The Somerset Raritan Valley Sewage Authority is designing an overflow treatment plant that will be built on the site of the existing plant, according to Kraska. The $18-20M facility will handle and treat the excess capacity generated by flood runoff during storms, providing a permanent solution.

The borough’s Department of Public Works continues to maintain the park, keeping the grass cut and removing litter; but the forced closure has taken its toll.

Kraska said the borough’s Recreation Department has committed to funding a portion of the planned upgrades from its trust account, but has not determined the amount, depending on the outcome of the grant application.

Kraska said the borough is applying for a grant of $485,000 for repairs and upgrades. Following the public hearing at Monday night’s meeting, the Borough Council is expected to formalize the application and authorize Mayor Brian Gallagher to sign the paperwork for submission to the state Department of Environmental Protection in Trenton, which administers the grant program.

“We’re working with other organizations to get more funding so that we don’t have to do it on the backs of the taxpayers,” Kraska said.

The baseball/softball field, the former home field of the Somerville High School Pioneers, is overgrown. The bases and the rubber on the pitcher’s mound are almost obscured by weeds. So, too, are some lost golf balls in the outfield.

The swimming pool is covered securely with a tarp covered by a scattering of leaves.

The pavilion alongside the pool and nearby basketball court is covered with silt from the overflow of the Peter Brook, and the nets are long gone.

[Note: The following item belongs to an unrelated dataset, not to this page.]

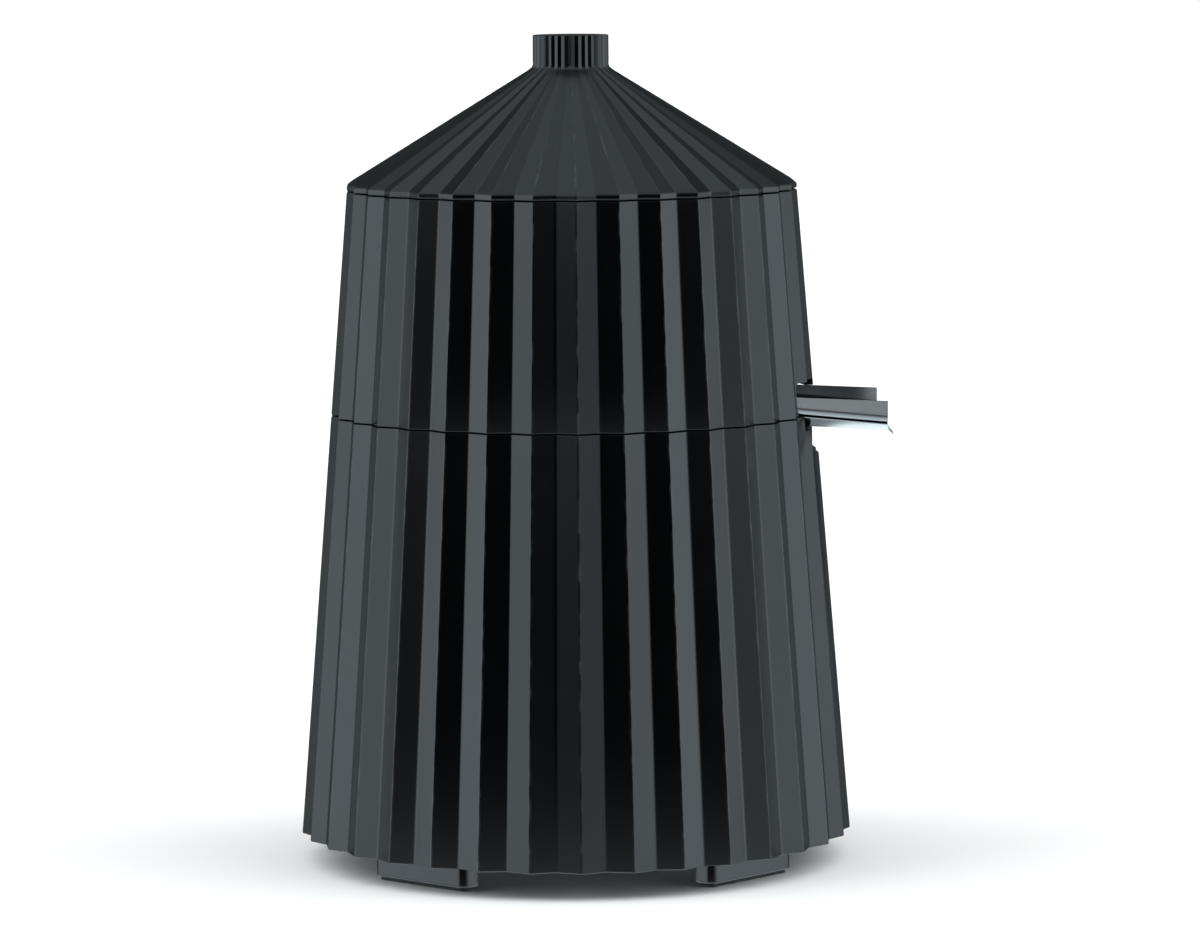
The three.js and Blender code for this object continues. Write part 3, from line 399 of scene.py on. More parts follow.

In addition to restoring the ball field and basketball court, Kraska said other uses being suggested are a soccer field, a dog park and modernized pool with an adjacent Splash Park similar to the one at the Park Avenue park which opened last summer.

“There’s a lot of talk around town about a dog park,” he said.

The borough Recreation Commission will compile residents’ suggestions and put together a recommendation for the borough council. He said more public input will be sought before any final plan is adopted.

 “I can’t make promises as to what will be done, but this once thriving park and the residents of Somerville deserve to have this facility cleaned up and brought back,” he said.